What is the level of compliance with the directives of the regulatory bodies as it concerns migration to IFRS 9 on or before the January 2018 deadline?
Changes brought about by IFRS 9, affects mostly financial Services industry players. We see a lackluster effort arising obviously from the challenges financial services industry players, their auditors and regulatory bodies encountered during the implementation of the IAS 39 based financial reporting standards as mentioned earlier. Most stakeholders are adopting hyper cautious approach.
The Central Bank of Nigeria seems to be unwilling to wield the big sticks to avoid a repeat of hyper pressure that led the banks into making erroneous choices of technical implementation of IFRS based reporting under IAS39. The auditors / IFRS consultants are afraid of advising their financial services clienteles to adopt IFRS software to avoid reputational backlash they suffered recommending foreign IFRS tools that failed woefully.

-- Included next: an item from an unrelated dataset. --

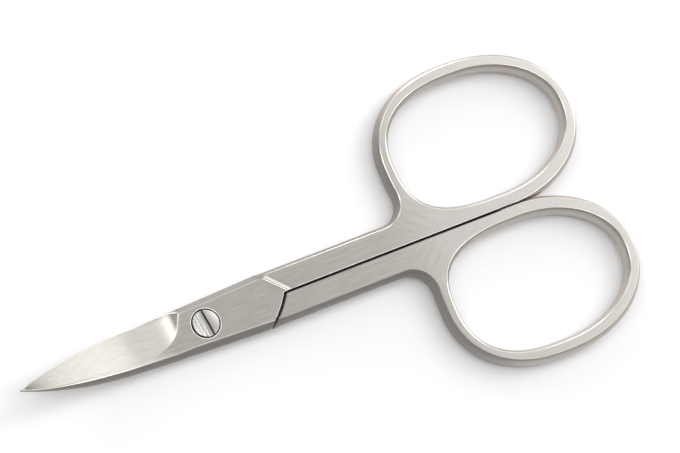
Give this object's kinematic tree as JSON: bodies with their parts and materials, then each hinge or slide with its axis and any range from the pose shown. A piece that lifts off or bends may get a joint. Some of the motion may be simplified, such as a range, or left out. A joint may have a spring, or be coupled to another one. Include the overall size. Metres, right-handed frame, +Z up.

The Financial Reporting Council of Nigeria is in comatose in consequence of the sacking of the erstwhile active boss, who veered off course into needless war with religious bodies. So, both the regulators and the regulated are adopting a rather weak approach to automation of the reporting process. We are currently implementing IFRS 9 based financial reporting solution to some players in the sector and success of the effort will stimulate the industry and players adopting wait and see approach will eventually come on board. There is no viable alternative to automation of IFRS 9 considering its complexities and linkage with risk management.